Copy every line of the listing exactly.

━━━ Material supplied ━━━

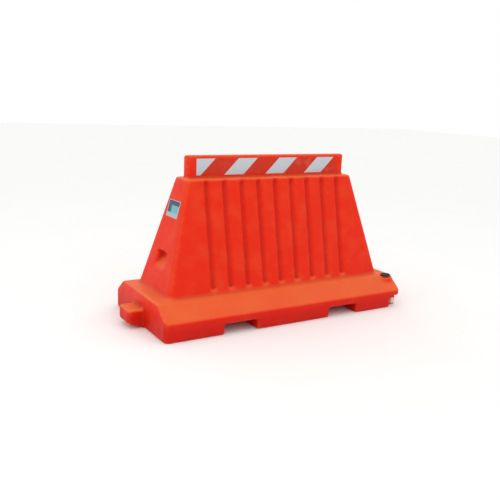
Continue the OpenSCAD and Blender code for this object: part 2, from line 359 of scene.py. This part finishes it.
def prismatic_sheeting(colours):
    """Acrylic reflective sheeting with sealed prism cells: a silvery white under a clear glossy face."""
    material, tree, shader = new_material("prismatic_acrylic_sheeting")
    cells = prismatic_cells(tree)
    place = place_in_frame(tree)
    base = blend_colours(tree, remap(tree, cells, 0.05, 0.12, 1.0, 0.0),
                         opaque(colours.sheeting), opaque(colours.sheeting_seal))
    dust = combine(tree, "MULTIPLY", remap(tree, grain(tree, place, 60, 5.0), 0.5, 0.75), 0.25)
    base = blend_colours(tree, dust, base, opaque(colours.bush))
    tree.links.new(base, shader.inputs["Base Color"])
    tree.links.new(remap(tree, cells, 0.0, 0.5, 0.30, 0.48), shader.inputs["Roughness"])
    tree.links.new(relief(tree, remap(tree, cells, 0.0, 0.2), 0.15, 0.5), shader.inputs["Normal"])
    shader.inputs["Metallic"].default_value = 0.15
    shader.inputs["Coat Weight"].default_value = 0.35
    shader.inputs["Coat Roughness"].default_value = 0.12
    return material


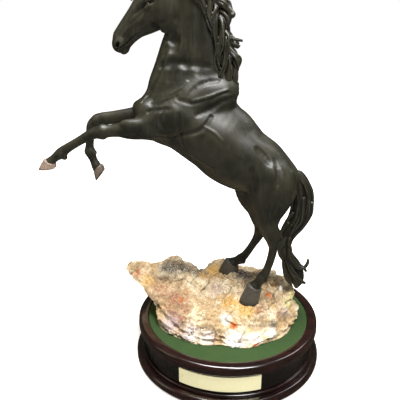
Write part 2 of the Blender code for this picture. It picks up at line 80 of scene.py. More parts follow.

━━━

■ **The result**:
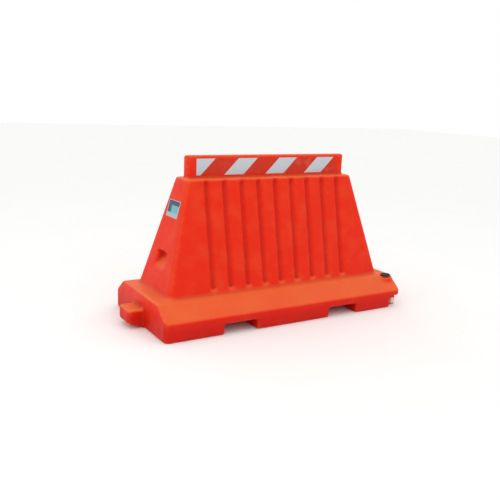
Continue the OpenSCAD and Blender code for this object: part 2, from line 359 of scene.py. This part finishes it.
def prismatic_sheeting(colours):
    """Acrylic reflective sheeting with sealed prism cells: a silvery white under a clear glossy face."""
    material, tree, shader = new_material("prismatic_acrylic_sheeting")
    cells = prismatic_cells(tree)
    place = place_in_frame(tree)
    base = blend_colours(tree, remap(tree, cells, 0.05, 0.12, 1.0, 0.0),
                         opaque(colours.sheeting), opaque(colours.sheeting_seal))
    dust = combine(tree, "MULTIPLY", remap(tree, grain(tree, place, 60, 5.0), 0.5, 0.75), 0.25)
    base = blend_colours(tree, dust, base, opaque(colours.bush))
    tree.links.new(base, shader.inputs["Base Color"])
    tree.links.new(remap(tree, cells, 0.0, 0.5, 0.30, 0.48), shader.inputs["Roughness"])
    tree.links.new(relief(tree, remap(tree, cells, 0.0, 0.2), 0.15, 0.5), shader.inputs["Normal"])
    shader.inputs["Metallic"].default_value = 0.15
    shader.inputs["Coat Weight"].default_value = 0.35
    shader.inputs["Coat Roughness"].default_value = 0.12
    return material


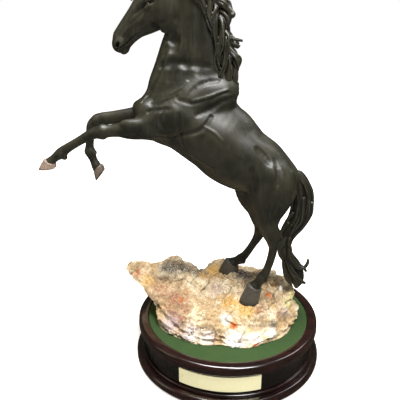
Write part 2 of the Blender code for this picture. It picks up at line 80 of scene.py. More parts follow.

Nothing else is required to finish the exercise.